Common mistake: Assuming one declined application means all lenders will decline

Different lenders have different policies and risk appetites. A decline from one A lender does not mean another A lender or a B lender will decline. Working with a mortgage broker who understands various lender guidelines significantly improves your chances.

Common mistake: Not disclosing income accurately

Whether using tax returns or alternative documentation, accuracy is essential. Lenders verify information, and misrepresentation can result in declined applications or even charges of mortgage fraud.

Important to note: Early planning creates more lender options and lower costs. Starting the mortgage conversation three to six months before you need financing gives you time to strengthen your application, gather documents, and potentially qualify for better rates.

Key Takeaways and Final Guidance

A mortgage without tax returns is not a loophole. It is a legitimate financing path used by employed and self employed Canadians every day. The right solution depends on income type, documentation alternatives, and property equity.

Strategic considerations:

  • Employed borrowers with stable income have the most options and typically qualify with A lenders using paystubs and employment letters
  • Self-employed borrowers should focus on maintaining clear bank statements and organized invoices that demonstrate consistent income
  • Building equity through larger down payments expands your lender options significantly
  • Credit scores matter more when documentation is limited, so focus on maintaining strong credit
  • Working with a mortgage broker provides access to multiple lenders rather than limiting yourself to one institution

Working with a broker who understands lender guidelines can significantly improve outcomes. Brokers have relationships with dozens of lenders across all tiers and can match your specific situation to the lender most likely to approve your application at the best possible rate.

External resources worth exploring:

Frequently Asked Questions

Q: Can I get a mortgage without tax returns if I am employed?

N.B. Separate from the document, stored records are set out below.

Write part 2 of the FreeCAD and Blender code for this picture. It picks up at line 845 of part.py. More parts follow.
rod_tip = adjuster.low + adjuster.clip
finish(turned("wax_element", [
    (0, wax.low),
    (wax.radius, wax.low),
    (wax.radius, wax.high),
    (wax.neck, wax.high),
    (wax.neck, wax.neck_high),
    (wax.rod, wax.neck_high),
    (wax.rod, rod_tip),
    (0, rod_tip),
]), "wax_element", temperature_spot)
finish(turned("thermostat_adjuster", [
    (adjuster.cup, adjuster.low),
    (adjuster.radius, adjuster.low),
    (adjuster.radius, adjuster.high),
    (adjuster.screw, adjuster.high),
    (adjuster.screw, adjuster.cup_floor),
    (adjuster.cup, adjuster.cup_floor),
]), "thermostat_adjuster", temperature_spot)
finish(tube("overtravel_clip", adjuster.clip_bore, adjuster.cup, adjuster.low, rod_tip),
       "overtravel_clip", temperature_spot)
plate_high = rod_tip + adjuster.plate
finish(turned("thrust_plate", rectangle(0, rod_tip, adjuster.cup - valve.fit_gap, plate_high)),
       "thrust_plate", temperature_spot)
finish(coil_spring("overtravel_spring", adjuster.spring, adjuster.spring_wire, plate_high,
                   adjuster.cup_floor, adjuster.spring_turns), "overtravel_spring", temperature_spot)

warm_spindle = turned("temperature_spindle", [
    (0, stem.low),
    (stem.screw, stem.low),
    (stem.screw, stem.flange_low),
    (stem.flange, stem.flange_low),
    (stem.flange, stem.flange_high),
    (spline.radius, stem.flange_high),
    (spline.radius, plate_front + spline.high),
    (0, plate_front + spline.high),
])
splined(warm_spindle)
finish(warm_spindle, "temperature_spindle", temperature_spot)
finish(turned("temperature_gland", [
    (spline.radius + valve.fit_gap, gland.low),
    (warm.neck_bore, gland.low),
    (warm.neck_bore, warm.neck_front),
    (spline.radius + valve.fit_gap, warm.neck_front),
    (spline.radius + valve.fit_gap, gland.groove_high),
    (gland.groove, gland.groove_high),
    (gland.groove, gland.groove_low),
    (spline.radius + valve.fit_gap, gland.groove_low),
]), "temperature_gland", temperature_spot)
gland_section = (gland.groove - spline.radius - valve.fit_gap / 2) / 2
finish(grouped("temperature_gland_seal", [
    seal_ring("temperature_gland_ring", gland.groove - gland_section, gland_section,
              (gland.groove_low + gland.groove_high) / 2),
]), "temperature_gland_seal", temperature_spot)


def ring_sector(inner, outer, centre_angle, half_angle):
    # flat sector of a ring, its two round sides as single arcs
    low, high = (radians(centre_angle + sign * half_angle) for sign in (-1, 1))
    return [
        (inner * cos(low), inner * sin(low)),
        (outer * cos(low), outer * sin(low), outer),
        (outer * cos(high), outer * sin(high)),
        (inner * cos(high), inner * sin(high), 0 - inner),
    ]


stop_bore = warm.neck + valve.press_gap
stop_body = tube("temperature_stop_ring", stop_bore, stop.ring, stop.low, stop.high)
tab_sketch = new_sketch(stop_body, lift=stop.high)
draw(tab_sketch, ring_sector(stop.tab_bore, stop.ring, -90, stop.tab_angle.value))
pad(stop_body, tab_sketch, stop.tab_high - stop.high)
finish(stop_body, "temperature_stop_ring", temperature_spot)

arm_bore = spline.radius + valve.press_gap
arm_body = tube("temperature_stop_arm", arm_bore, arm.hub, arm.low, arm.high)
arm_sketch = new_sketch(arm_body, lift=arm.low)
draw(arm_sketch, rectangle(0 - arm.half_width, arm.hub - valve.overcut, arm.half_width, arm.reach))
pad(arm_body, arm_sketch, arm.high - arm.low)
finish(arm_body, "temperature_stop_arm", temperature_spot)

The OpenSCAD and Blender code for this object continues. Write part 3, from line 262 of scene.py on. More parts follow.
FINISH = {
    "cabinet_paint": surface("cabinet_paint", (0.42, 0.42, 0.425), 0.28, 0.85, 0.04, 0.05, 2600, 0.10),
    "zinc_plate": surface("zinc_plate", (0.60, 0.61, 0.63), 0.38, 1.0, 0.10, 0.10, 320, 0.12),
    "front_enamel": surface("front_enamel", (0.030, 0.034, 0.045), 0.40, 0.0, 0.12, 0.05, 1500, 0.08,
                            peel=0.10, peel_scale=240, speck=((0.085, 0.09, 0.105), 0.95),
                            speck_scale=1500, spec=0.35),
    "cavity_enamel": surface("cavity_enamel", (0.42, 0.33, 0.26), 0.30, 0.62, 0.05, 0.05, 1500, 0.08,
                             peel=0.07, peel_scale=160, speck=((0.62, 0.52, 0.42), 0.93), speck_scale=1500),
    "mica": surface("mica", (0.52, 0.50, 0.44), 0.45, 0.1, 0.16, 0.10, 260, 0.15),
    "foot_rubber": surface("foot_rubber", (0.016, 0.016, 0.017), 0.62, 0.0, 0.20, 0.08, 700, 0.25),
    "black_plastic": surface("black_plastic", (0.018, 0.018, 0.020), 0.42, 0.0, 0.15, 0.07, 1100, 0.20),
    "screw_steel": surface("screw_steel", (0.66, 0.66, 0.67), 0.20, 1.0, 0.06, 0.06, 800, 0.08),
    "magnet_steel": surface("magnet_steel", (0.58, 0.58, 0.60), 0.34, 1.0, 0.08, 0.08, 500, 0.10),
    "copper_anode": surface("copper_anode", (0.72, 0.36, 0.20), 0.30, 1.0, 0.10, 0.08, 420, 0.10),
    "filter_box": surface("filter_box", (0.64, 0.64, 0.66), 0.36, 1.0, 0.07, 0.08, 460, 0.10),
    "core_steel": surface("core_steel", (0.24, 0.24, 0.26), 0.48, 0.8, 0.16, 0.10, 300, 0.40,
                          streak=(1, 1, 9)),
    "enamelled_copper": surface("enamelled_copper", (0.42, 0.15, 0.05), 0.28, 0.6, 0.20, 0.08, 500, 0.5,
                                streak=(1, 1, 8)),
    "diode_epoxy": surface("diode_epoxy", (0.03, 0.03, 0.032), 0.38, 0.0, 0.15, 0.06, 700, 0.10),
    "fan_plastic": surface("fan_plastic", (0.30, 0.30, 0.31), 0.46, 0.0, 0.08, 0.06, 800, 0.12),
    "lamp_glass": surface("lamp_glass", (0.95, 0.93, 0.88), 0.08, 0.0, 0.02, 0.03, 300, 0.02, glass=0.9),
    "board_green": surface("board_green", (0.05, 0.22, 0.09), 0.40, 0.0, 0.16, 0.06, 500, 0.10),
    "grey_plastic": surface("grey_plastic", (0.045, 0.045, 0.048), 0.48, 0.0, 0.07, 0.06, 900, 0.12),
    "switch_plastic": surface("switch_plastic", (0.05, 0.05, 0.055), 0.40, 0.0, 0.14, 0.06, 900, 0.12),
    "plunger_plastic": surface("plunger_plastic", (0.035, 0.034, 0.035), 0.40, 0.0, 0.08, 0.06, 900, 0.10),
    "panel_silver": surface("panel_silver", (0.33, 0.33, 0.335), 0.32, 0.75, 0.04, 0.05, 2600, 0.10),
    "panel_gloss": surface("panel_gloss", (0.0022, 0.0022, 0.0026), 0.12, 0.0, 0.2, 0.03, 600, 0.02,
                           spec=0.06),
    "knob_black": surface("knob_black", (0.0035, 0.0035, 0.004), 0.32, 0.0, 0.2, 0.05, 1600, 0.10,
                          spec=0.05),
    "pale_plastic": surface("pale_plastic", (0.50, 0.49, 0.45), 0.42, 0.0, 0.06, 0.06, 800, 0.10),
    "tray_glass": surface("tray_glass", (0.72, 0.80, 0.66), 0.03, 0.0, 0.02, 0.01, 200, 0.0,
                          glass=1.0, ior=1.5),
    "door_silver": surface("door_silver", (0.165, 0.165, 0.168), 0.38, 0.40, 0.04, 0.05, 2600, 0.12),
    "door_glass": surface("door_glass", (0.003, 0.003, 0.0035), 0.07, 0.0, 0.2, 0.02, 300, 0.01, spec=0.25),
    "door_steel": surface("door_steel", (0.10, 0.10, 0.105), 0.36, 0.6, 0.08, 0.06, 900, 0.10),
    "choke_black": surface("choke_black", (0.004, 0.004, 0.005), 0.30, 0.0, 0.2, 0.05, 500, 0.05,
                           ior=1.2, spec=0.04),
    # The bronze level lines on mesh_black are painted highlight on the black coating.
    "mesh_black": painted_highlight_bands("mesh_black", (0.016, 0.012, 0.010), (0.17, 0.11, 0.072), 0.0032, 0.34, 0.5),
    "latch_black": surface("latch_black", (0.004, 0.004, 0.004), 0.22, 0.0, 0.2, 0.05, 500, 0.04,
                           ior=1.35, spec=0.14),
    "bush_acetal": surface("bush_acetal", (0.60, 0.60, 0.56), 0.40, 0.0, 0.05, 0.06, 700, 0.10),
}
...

A: Yes. Many employed borrowers qualify without tax returns using paystubs, employment letters, and T4s. As long as your income is straightforward salary-based compensation, most A lenders will approve your application without requiring tax returns. You will need to provide recent paystubs, typically covering 30 to 90 days, an employment letter confirming your position and tenure, and T4s from the past one to two years. The key is demonstrating stable employment history, usually three years or more in the same field, and maintaining a strong credit profile. If your income includes significant commission or bonus components, lenders may require additional documentation to verify the consistency of those earnings.

Q: Can self employed borrowers get a mortgage without tax returns?

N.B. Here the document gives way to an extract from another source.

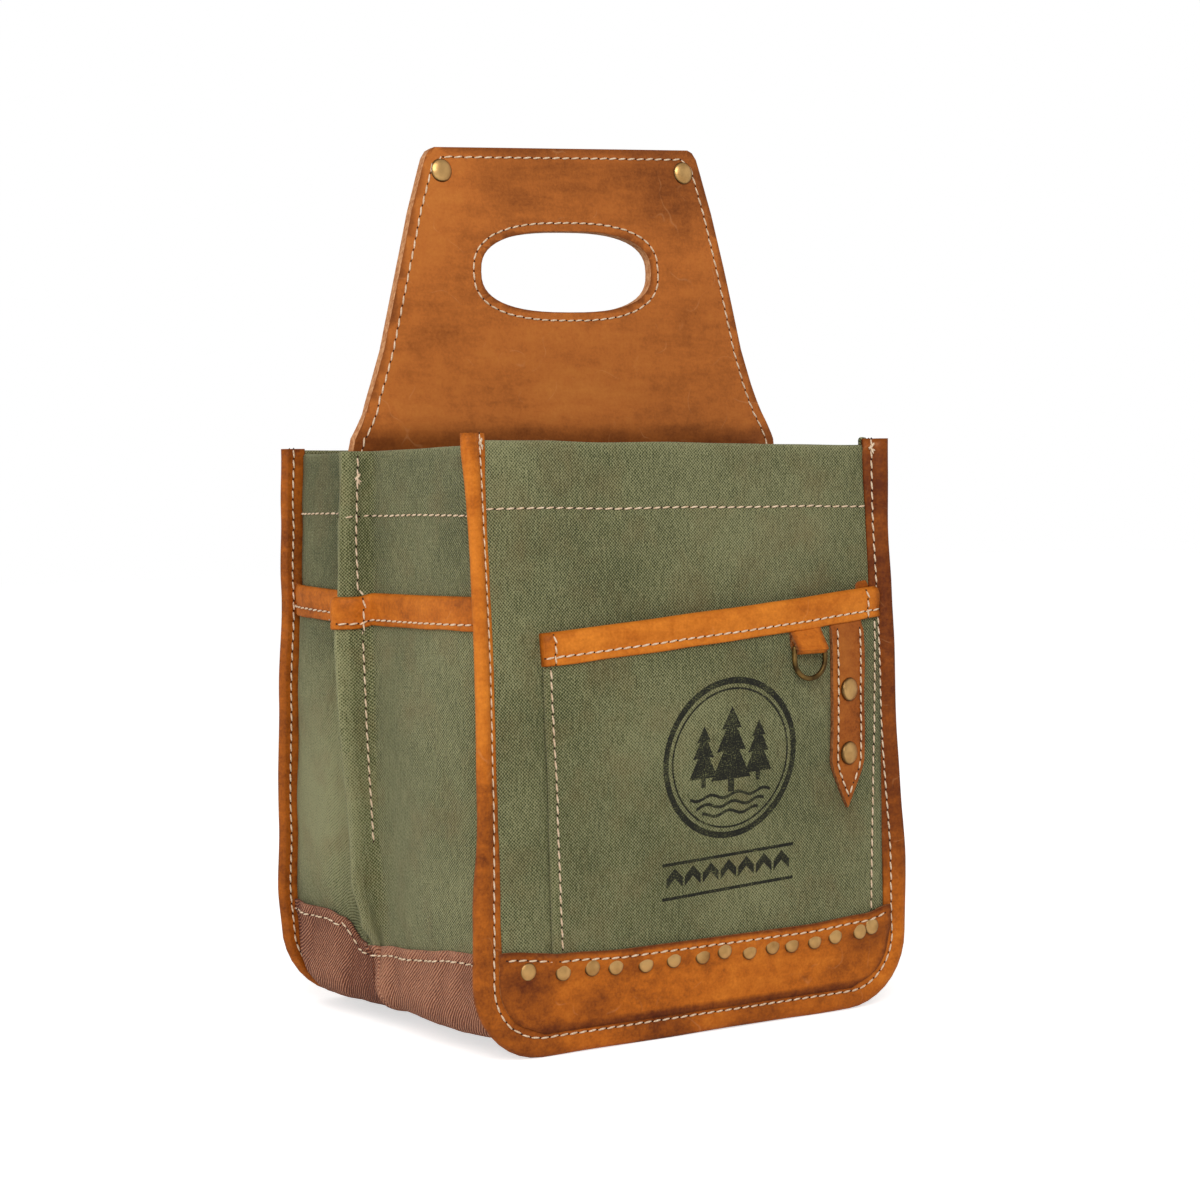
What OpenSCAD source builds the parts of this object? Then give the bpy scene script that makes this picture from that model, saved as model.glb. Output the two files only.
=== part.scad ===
// Six pack carrier: a canvas caddy bound in leather, with a leather handle panel,
// a divided inside, a front pocket, two side pockets and a hanging ring.
// Millimetres, +Z up, front towards -Y, the ground at z = 0.

/* [Body] */
// Width between the side seams at the base
base_w = 193; // [190:1:214]
// Width between the side seams at the rim
rim_w = 187; // [184:1:208]
// Depth between the outer faces of the front and back panels
body_d = 157; // [150:1:190]
// Height of the rim above the ground
rim_z = 241; // [225:1:270]
// Radius of the bottom corners, along the seam
corner_r = 21; // [16:1:28]
// Thickness of one layer of canvas
canvas_t = 1.2; // [0.9:0.1:1.5]
// Depth of the folded hem along the rim
hem_h = 26; // [18:1:32]
// Height of the brown base canvas up the sides
base_top = 43.5; // [40:0.5:46]

/* [Binding] */
// How far the bound seam stands out of the body
flange = 11; // [9:0.5:13]
// Thickness of the leather binding
binding_t = 1.4; // [1:0.1:1.8]
// How far the binding laps onto the front panel
binding_lip = 0.6; // [0.4:0.1:1.5]
// How far the binding's ends stand above the rim
binding_over = 1.2; // [0.4:0.1:3]

/* [Leather band] */
// Height of the band's top edge above the ground, at the middle
band_z = 39.5; // [36:0.5:42]
// How much the band's top edge rises at its ends
band_rise = 4; // [2:0.5:6]
// Thickness of the band
band_t = 1.6; // [1.2:0.1:2]
// Number of rivets along the band
band_rivets_n = 15; // [12:1:15]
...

A: Yes. Strong bank statements and invoices can sometimes replace tax returns depending on the lender. Self-employed borrowers who maintain organized financial records showing consistent income deposits over twelve to twenty-four months can qualify with both A lenders and B lenders without providing tax returns. The documentation must clearly demonstrate regular business income through client invoices matched to bank deposits. You will typically need at least two years of self-employment history in the same industry, a strong credit score (often 700 or higher for A lenders), and a down payment of at least 20%. B lenders offer more flexibility for newer businesses or those with fluctuating income patterns, though rates will be higher than A lender rates. The strength of your alternative documentation directly impacts which lenders you can access.

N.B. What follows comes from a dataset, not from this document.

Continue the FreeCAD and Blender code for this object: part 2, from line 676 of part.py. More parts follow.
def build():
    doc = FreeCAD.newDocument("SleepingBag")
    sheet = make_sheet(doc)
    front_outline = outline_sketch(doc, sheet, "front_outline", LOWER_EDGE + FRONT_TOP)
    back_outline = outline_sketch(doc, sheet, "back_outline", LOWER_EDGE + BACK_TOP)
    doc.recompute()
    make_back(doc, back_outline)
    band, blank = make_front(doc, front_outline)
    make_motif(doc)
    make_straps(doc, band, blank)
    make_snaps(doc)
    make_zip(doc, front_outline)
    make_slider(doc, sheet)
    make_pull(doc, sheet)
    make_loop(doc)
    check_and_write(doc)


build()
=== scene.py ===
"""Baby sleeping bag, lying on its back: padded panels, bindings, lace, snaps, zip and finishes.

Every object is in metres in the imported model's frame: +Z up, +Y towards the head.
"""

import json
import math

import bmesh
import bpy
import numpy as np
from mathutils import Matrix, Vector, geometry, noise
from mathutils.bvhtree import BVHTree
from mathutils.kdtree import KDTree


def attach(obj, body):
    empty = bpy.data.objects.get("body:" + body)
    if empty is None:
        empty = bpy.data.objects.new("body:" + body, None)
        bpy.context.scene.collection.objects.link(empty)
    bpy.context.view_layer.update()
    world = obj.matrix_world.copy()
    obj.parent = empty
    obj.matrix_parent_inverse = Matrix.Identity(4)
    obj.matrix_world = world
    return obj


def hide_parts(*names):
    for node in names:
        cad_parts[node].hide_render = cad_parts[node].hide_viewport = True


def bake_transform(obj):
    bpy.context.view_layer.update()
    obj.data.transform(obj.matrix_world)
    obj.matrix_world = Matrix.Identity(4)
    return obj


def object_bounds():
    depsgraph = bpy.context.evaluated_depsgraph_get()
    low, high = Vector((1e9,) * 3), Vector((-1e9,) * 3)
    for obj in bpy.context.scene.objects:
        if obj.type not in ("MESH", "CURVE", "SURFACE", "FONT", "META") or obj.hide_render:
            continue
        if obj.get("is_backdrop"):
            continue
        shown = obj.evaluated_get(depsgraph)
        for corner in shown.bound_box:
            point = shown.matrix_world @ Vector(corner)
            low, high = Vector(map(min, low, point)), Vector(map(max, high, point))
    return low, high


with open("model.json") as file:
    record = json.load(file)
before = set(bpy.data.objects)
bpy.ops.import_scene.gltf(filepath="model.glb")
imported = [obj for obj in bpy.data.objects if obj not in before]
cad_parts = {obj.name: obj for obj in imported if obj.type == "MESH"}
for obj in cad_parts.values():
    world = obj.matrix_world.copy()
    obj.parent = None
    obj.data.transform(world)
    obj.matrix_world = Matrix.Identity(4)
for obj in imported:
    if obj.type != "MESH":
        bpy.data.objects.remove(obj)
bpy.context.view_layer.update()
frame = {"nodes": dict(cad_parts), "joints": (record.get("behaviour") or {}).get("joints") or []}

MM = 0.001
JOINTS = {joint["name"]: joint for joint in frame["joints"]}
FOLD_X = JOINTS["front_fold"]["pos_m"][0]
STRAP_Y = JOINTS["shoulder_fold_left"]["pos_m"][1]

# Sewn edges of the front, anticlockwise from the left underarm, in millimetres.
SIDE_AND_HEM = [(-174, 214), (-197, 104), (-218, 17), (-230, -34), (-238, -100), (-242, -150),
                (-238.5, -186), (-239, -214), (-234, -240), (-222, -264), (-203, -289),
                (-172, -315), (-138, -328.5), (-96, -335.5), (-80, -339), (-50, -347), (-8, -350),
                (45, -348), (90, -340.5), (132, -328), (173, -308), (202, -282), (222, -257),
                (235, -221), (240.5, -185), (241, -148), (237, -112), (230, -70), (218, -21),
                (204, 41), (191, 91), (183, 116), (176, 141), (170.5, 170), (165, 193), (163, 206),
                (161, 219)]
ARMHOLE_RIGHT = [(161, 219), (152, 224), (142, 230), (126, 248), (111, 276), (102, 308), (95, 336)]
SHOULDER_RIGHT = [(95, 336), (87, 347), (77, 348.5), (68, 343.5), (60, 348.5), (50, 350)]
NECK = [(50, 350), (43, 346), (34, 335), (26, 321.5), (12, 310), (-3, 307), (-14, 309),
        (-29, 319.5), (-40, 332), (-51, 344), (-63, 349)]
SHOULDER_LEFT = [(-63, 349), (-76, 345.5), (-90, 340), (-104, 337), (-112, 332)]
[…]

Q: Do private lenders always require tax returns?

A: Not always. They often request confirmation that income taxes are not owing rather than full returns. Private lenders focus primarily on property equity and loan-to-value ratios, so income documentation is secondary to asset security. However, because the Canada Revenue Agency has super-priority status for tax debts, private lenders typically want confirmation that you do not owe taxes that could result in a lien on the property. This usually takes the form of a recent Notice of Assessment showing a nil balance, a CRA statement of account, or an accountant’s letter confirming your tax filing status. As long as you can prove you are current with the CRA, most private lenders will proceed without requiring full tax returns. If you do owe taxes, the lender may require those debts to be paid from the mortgage proceeds before advancing funds.

Q: Is a mortgage without tax returns more expensive?

A: It can be, especially with B lenders or private lenders. Costs reflect risk and flexibility. A lenders typically offer the same rates whether you provide tax returns or use alternative documentation, as long as you meet their income verification standards. However, if you need to use a B lender due to limited documentation or credit challenges, expect rates that are 1% to 3% higher than A lender rates, plus lender fees of 1% to 2% of the mortgage amount. Private lenders charge the highest rates, typically 8% to 15%, with fees of 2% to 4%. These higher costs reflect the increased risk the lender assumes and the flexibility they provide. Many borrowers view B lenders and private lenders as temporary solutions, planning to refinance to an A lender once their situation improves or documentation becomes available.

Q: Can I refinance without tax returns?

A: Yes. Refinancing with equity is often easier than purchasing without tax returns. When refinancing, you already own the property and have built equity, which significantly reduces the lender’s risk. If you have sufficient equity in your home (typically at least 20%), many lenders will refinance your mortgage using alternative income documentation such as bank statements or paystubs. Refinancing without tax returns is particularly common for self-employed borrowers who have paid down their mortgage over time and now have substantial equity. The more equity you have, the more flexible lenders become with documentation requirements. Some private lenders will refinance based almost entirely on equity position with minimal income verification, though rates will reflect the reduced documentation. If you are refinancing to consolidate debt or access equity for other purposes, having a clear exit strategy strengthens your application regardless of which lender tier you use.

✅ Key Takeaway

It’s essential to consult with a mortgage professional about your situation and disclose as much information as possible about your income.
There are several solutions available that can help you secure the financing you need.